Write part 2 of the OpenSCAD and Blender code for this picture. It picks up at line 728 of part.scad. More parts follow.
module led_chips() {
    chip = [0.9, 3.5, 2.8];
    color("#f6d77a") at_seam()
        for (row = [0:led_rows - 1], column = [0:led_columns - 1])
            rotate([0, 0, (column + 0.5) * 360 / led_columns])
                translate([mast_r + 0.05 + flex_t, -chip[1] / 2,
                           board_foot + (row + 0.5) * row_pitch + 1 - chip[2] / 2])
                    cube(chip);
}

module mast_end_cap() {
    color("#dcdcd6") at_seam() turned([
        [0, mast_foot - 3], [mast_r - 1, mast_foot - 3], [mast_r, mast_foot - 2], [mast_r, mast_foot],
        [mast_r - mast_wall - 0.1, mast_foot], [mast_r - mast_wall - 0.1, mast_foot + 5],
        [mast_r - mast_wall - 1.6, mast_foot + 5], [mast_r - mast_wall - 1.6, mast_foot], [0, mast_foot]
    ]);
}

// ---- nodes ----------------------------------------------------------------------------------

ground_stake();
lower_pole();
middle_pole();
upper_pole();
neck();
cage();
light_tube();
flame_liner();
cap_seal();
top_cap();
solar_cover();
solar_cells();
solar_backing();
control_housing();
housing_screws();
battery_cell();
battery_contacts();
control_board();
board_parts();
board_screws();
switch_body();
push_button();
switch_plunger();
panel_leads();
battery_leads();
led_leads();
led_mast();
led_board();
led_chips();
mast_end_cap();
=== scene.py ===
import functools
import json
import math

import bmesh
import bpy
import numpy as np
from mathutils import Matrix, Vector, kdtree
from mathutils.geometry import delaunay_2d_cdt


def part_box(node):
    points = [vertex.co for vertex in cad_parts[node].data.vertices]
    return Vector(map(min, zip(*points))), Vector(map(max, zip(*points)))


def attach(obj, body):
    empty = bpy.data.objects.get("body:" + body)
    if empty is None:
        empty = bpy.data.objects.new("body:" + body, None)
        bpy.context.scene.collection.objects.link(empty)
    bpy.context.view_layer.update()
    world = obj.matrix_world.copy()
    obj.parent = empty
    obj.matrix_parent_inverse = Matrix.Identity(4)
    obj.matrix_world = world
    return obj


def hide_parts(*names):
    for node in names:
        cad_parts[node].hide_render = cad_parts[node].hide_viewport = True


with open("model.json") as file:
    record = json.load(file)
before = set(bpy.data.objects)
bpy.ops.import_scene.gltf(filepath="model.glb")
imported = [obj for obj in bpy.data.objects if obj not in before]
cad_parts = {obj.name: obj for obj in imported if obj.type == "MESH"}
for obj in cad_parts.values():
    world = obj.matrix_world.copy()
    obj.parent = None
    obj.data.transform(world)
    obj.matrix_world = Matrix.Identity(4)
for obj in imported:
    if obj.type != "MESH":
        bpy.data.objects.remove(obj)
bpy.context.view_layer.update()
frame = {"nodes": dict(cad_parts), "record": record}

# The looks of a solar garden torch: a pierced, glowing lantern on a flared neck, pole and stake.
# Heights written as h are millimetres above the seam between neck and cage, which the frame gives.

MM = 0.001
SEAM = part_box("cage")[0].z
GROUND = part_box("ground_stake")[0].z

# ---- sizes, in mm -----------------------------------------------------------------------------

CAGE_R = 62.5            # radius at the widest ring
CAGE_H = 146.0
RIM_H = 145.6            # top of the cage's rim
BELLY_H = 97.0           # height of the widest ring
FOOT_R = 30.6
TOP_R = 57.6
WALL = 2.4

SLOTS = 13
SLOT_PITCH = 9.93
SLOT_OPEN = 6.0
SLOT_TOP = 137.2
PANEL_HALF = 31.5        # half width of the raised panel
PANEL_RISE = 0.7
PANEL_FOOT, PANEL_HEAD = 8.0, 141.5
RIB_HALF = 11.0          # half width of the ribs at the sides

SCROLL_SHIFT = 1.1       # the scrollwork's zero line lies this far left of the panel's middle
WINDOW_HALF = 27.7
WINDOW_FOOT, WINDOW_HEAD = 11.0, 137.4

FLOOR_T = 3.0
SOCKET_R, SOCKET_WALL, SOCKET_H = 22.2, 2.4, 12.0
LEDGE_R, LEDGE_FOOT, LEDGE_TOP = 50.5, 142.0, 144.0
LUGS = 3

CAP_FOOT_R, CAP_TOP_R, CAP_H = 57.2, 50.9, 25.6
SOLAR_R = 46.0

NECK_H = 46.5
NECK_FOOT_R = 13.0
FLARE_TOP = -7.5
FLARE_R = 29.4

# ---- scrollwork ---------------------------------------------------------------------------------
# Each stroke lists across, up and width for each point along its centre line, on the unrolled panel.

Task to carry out
With the first line being the one containing "ground_stake();" and the last line the one containing "obj.parent = None", transcribe exactly the lines above that fall in that range.

Task result
ground_stake();
lower_pole();
middle_pole();
upper_pole();
neck();
cage();
light_tube();
flame_liner();
cap_seal();
top_cap();
solar_cover();
solar_cells();
solar_backing();
control_housing();
housing_screws();
battery_cell();
battery_contacts();
control_board();
board_parts();
board_screws();
switch_body();
push_button();
switch_plunger();
panel_leads();
battery_leads();
led_leads();
led_mast();
led_board();
led_chips();
mast_end_cap();
=== scene.py ===
import functools
import json
import math

import bmesh
import bpy
import numpy as np
from mathutils import Matrix, Vector, kdtree
from mathutils.geometry import delaunay_2d_cdt


def part_box(node):
    points = [vertex.co for vertex in cad_parts[node].data.vertices]
    return Vector(map(min, zip(*points))), Vector(map(max, zip(*points)))


def attach(obj, body):
    empty = bpy.data.objects.get("body:" + body)
    if empty is None:
        empty = bpy.data.objects.new("body:" + body, None)
        bpy.context.scene.collection.objects.link(empty)
    bpy.context.view_layer.update()
    world = obj.matrix_world.copy()
    obj.parent = empty
    obj.matrix_parent_inverse = Matrix.Identity(4)
    obj.matrix_world = world
    return obj


def hide_parts(*names):
    for node in names:
        cad_parts[node].hide_render = cad_parts[node].hide_viewport = True


with open("model.json") as file:
    record = json.load(file)
before = set(bpy.data.objects)
bpy.ops.import_scene.gltf(filepath="model.glb")
imported = [obj for obj in bpy.data.objects if obj not in before]
cad_parts = {obj.name: obj for obj in imported if obj.type == "MESH"}
for obj in cad_parts.values():
    world = obj.matrix_world.copy()
    obj.parent = None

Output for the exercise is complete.